--- start of Data section ---
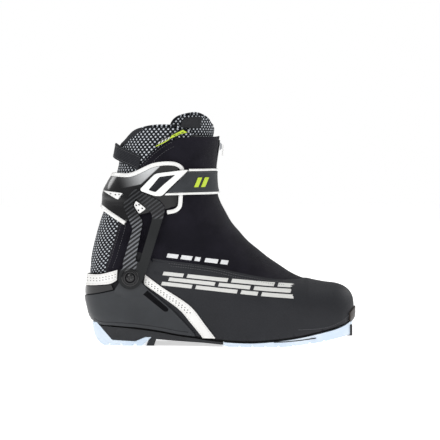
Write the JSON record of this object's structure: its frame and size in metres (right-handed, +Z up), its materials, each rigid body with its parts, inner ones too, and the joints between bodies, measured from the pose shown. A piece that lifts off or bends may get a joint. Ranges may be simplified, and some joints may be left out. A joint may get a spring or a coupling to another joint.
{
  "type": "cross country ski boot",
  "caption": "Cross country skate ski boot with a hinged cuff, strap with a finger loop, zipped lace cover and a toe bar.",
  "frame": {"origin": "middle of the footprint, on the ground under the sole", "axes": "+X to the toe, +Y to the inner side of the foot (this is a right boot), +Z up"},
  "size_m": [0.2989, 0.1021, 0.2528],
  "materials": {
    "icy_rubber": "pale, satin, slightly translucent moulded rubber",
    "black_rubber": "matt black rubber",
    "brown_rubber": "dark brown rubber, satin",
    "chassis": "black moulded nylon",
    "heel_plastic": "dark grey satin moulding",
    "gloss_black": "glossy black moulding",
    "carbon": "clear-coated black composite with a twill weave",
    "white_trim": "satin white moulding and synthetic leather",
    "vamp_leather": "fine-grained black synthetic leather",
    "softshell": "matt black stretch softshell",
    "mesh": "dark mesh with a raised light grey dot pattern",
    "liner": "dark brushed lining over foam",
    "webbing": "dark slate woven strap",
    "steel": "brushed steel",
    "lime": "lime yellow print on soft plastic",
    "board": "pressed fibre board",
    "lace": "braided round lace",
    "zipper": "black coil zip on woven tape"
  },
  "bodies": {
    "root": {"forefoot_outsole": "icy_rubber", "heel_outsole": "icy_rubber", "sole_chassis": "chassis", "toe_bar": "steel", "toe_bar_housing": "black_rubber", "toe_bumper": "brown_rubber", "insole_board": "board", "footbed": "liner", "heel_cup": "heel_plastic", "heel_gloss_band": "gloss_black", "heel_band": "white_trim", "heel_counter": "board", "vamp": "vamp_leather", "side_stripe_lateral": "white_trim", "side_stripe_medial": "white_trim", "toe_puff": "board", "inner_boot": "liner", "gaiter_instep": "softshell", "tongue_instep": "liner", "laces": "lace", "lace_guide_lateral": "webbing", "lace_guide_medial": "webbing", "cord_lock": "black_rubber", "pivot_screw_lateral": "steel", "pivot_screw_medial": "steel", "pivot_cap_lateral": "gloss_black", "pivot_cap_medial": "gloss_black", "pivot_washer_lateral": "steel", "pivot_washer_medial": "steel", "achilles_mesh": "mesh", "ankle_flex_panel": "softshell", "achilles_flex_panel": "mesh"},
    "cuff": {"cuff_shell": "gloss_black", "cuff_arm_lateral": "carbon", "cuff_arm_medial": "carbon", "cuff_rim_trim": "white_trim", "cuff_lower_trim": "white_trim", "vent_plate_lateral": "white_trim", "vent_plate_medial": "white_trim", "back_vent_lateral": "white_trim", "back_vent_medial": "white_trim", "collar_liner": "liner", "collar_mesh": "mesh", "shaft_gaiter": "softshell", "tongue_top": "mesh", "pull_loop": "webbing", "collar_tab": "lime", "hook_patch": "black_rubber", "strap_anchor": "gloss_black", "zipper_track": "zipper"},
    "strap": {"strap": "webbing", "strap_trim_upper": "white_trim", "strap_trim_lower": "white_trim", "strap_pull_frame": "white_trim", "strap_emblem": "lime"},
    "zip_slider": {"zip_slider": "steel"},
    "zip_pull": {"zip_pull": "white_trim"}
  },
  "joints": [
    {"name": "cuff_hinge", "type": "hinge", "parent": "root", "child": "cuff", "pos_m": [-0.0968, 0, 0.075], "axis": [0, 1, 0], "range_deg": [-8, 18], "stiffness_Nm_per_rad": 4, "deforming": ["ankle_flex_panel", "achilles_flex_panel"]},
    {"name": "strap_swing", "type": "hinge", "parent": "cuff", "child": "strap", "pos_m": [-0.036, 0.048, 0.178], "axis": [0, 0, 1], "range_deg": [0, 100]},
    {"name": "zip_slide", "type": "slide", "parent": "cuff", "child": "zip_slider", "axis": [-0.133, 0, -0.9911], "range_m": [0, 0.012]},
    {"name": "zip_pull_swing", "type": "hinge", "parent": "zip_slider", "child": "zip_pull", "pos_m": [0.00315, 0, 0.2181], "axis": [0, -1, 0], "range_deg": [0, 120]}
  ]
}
--- end of Data section ---
* _Stated task_:
List every line above that contains the word "materials".

* _Written answer_:
Write the JSON record of this object's structure: its frame and size in metres (right-handed, +Z up), its materials, each rigid body with its parts, inner ones too, and the joints between bodies, measured from the pose shown. A piece that lifts off or bends may get a joint. Ranges may be simplified, and some joints may be left out. A joint may get a spring or a coupling to another joint.
  "materials": {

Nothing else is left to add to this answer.